◆ DIRECTION
Return exactly the listing's lines, from its first line to the line holding "share, step, low)", ends included.

◆ AVAILABLE DATA
++++++++++++++++++++
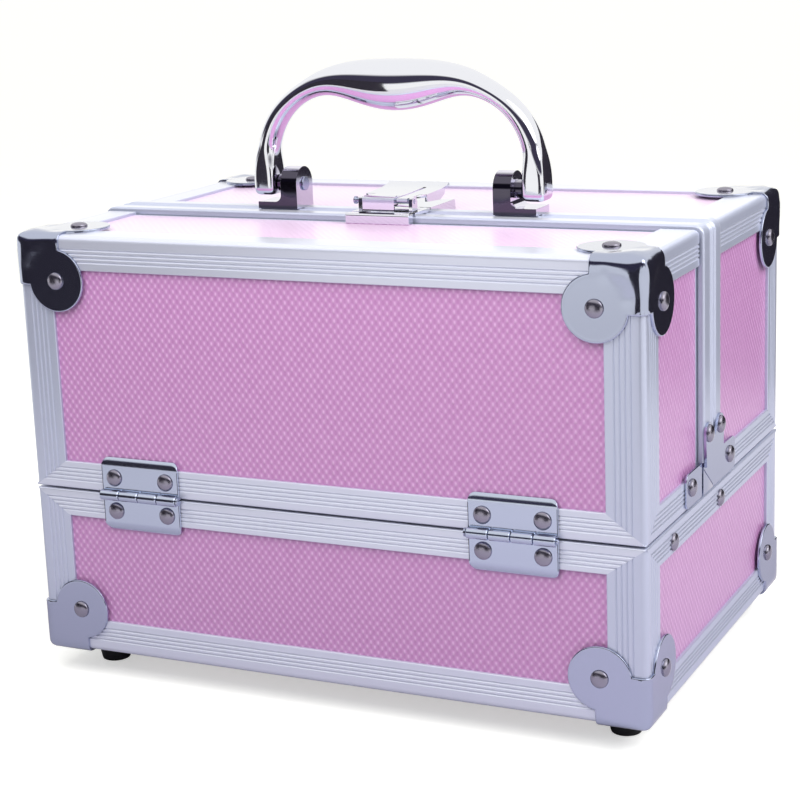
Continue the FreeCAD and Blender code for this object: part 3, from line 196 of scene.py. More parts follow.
def within_one(tree, value):
    """A value held between nought and one."""
    return math_node(tree, "MINIMUM", math_node(tree, "MAXIMUM", value, 0.0), 1.0)


def mix_value(tree, share, low, high):
    """low where share is nought and high where it is one."""
    step = math_node(tree, "SUBTRACT", high, low)
    return math_node(tree, "MULTIPLY_ADD", share, step, low)


def drawn_metal_effect():
    """Fine lines drawn along a rail: noise stretched a hundredfold along one axis."""
    group, start, end = effect_group(
        "DrawnMetal",
        [("Place", "NodeSocketVector"), ("Stretch", "NodeSocketVector"),
         ("Shine", "NodeSocketFloat"), ("Spread", "NodeSocketFloat")],
        [("Roughness", "NodeSocketFloat")])
    scaled = group.nodes.new("ShaderNodeVectorMath")
    scaled.operation = "MULTIPLY"
    wire(group, start.outputs["Place"], scaled.inputs[0])
    wire(group, start.outputs["Stretch"], scaled.inputs[1])
    lines = group.nodes.new("ShaderNodeTexNoise")
    lines.inputs["Scale"].default_value = 1.0
    lines.inputs["Detail"].default_value = 4.0
    wire(group, scaled.outputs[0], lines.inputs["Vector"])
    centred = math_node(group, "SUBTRACT", lines.outputs["Fac"], 0.5)
    rough = math_node(group, "MULTIPLY_ADD", centred, start.outputs["Spread"], start.outputs["Shine"])
    wire(group, rough, end.inputs["Roughness"])
    return group


def fine_grain_effect():
    """Even grain, such as felt nap or moulded plastic: fine noise, as a height and a colour."""
    group, start, end = effect_group(
        "FineGrain",
        [("Place", "NodeSocketVector"), ("Size", "NodeSocketFloat"),
         ("Dark Colour", "NodeSocketColor"), ("Light Colour", "NodeSocketColor")],
        [("Colour", "NodeSocketColor"), ("Height", "NodeSocketFloat")])
    grain = group.nodes.new("ShaderNodeTexNoise")
    grain.inputs["Detail"].default_value = 6.0
    wire(group, start.outputs["Place"], grain.inputs["Vector"])
    wire(group, start.outputs["Size"], grain.inputs["Scale"])
    blend = group.nodes.new("ShaderNodeMix")
    blend.data_type = "RGBA"
    wire(group, grain.outputs["Fac"], blend.inputs["Factor"])
    wire(group, start.outputs["Dark Colour"], blend.inputs["A"])
    wire(group, start.outputs["Light Colour"], blend.inputs["B"])
    wire(group, blend.outputs["Result"], end.inputs["Colour"])
    wire(group, grain.outputs["Fac"], end.inputs["Height"])
    return group


EMBOSSED_FILM = embossed_film_effect()
DRAWN_METAL = drawn_metal_effect()
FINE_GRAIN = fine_grain_effect()


def new_finish(name, colour, metallic, roughness):
    """A material whose even values stand on its own shader's sockets."""
    finish = bpy.data.materials.new(name)
    finish.use_nodes = True
    shader = finish.node_tree.nodes["Principled BSDF"]
    shader.inputs["Base Color"].default_value = colour
    shader.inputs["Metallic"].default_value = metallic
    shader.inputs["Roughness"].default_value = roughness
    return finish, finish.node_tree, shader


def place_effect(tree, effect):
    """An effect group in a material, fed with the place on the piece."""
    node = tree.nodes.new("ShaderNodeGroup")
    node.node_tree = effect
    place = tree.nodes.new("ShaderNodeTexCoord")
    wire(tree, place.outputs["Object"], node.inputs["Place"])
    if "Facing" in node.inputs:
        wire(tree, place.outputs["Normal"], node.inputs["Facing"])
    return node


def raise_bumps(tree, shader, height, distance, strength):
    """A Bump node from a height, on the shader's normal."""
    bump = tree.nodes.new("ShaderNodeBump")
    bump.inputs["Distance"].default_value = distance
    bump.inputs["Strength"].default_value = strength
    wire(tree, height, bump.inputs["Height"])
    wire(tree, bump.outputs["Normal"], shader.inputs["Normal"])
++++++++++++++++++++
◆ RESULT OF THIS EXERCISE
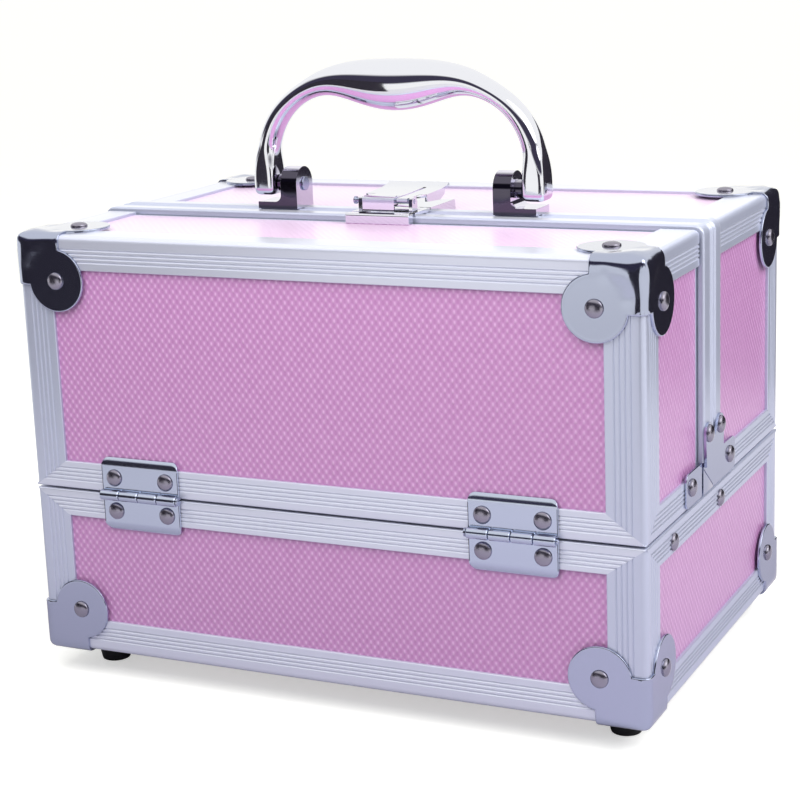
Continue the FreeCAD and Blender code for this object: part 3, from line 196 of scene.py. More parts follow.
def within_one(tree, value):
    """A value held between nought and one."""
    return math_node(tree, "MINIMUM", math_node(tree, "MAXIMUM", value, 0.0), 1.0)


def mix_value(tree, share, low, high):
    """low where share is nought and high where it is one."""
    step = math_node(tree, "SUBTRACT", high, low)
    return math_node(tree, "MULTIPLY_ADD", share, step, low)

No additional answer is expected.